On spectral bias reduction of multi-scale neural networks for regression problems

Abstract

In this paper, we derive diffusion equation models in the spectral domain to study the evolution of the training error of two-layer multiscale deep neural networks (MscaleDNN) (Cai and Xu, 2019; Liu et al., 2020), which is designed to reduce the spectral bias of fully connected deep neural networks in approximating oscillatory functions. The diffusion models are obtained from the spectral form of the error equation of the MscaleDNN, derived with a neural tangent kernel approach and gradient descent training and a sine activation function, assuming a vanishing learning rate and infinite network width and domain size. The involved diffusion coefficients are shown to have larger supports if more scales are used in the MscaleDNN, and thus, the proposed diffusion equation models in the frequency domain explain the MscaleDNN’s spectral bias reduction capability.
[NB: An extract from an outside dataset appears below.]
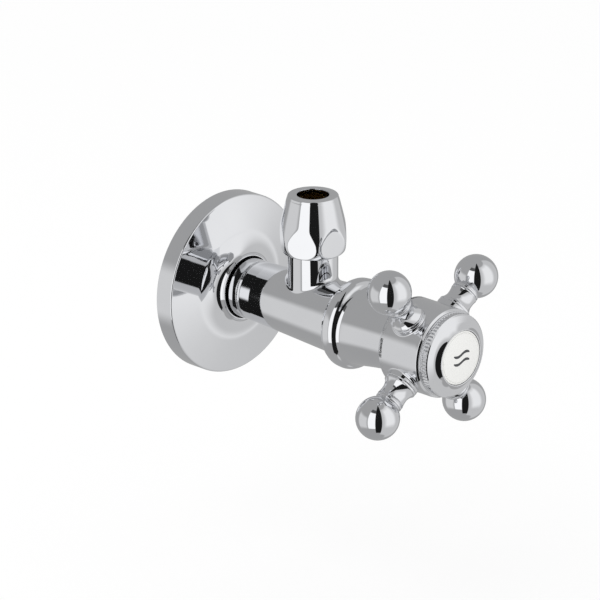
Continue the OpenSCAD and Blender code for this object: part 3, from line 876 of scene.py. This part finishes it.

The diffusion model in the Fourier-spectral domain allows us to understand clearly the training error decay for different Fourier-frequencies. The numerical results of the diffusion models for a two-layer MscaleDNN training match the error evolution of the actual gradient descent training with a reasonably large network width, thus validating the effectiveness of the diffusion models. Meanwhile, the numerical results for MscaleDNN show error decay over a wide frequency range and confirm the advantage of using MscaleDNN to approximate functions with a wide range of frequencies.